Büyükelçiliklerin paylaşımlarının bir ‘geri adım olmadığı’ ya da “özür dileme olmadığı” yorumları da yapıldı. Ankara’daki diplomatik değerlendirme ise, “ortada tüm tarafların bir an önce kapanmasını, ortamın yumuşamasını istediği bir durum var. Kim kime daha fazla zarar verir anlayışı yok” şeklinde. Diplomasi tam da böyle bir şey.

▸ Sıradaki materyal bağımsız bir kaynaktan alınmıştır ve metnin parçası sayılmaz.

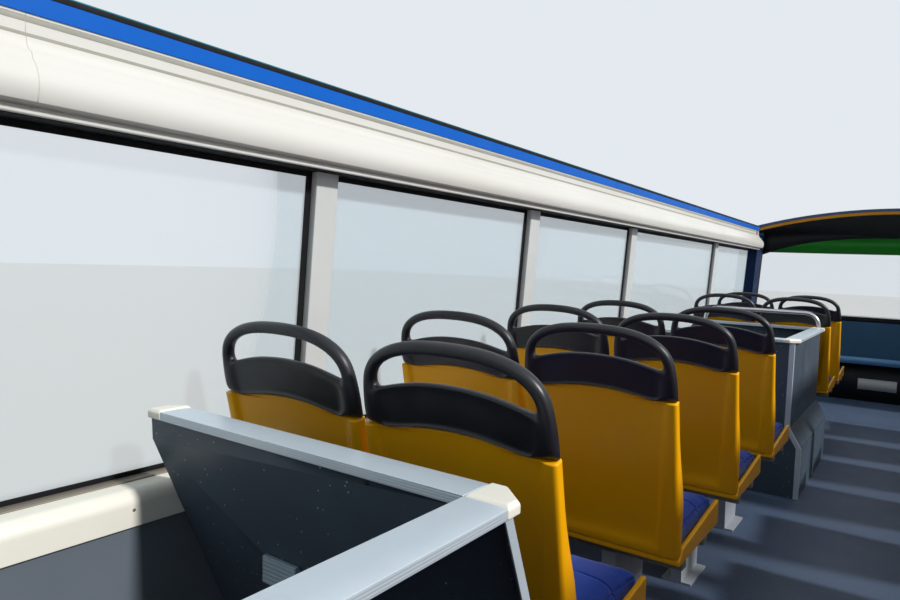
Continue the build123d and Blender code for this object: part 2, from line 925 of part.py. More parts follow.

Genç diplomatlardan çıkmış
Bir önceki yazımda, Kavala Davası konusunda ortak açıklama yapan 10 ülkenin, diplomaside ‘like minded nations’ olarak anılan bazı konularda ‘fikirdaş’ olan ülkeler olduğunu ve aslında grubun 11 ülkeden oluşurken bir ülkenin açıklamaya ‘katılmama’ kararı aldığını belirtmiştim. Aldığım yeni bilgiye göre, Kavala konusunda ‘bir şey yapılması’ fikri önce büyükelçiliklerin genç diplomatlarından oluşan, ‘insan hakları dostları’ adlı gayri resmi gruptan çıkıyor. Türkiye’den her ay bir konuk çağırarak, AYM’nin çalışmaları, Yargı Reformu Stratejisi veya Hayvan Hakları gibi değişik konuları konuşan grup, Kavala Davasını da izliyor ve konu ilk burada tartışılıyor. Ancak daha sonra amirleri olan bazı büyükelçilerin aktardığına göre, ‘iyi koordine edilemiyor’ ve sonuçta tartışma yaratan hâl ortaya çıkıyor. Konuşulanlara göre bazı ülke büyükelçileri, “ilke olarak katılmakla birlikte, meselenin bu şekilde olacağını bilsek katılmazdık” ifadesini kullanıyor.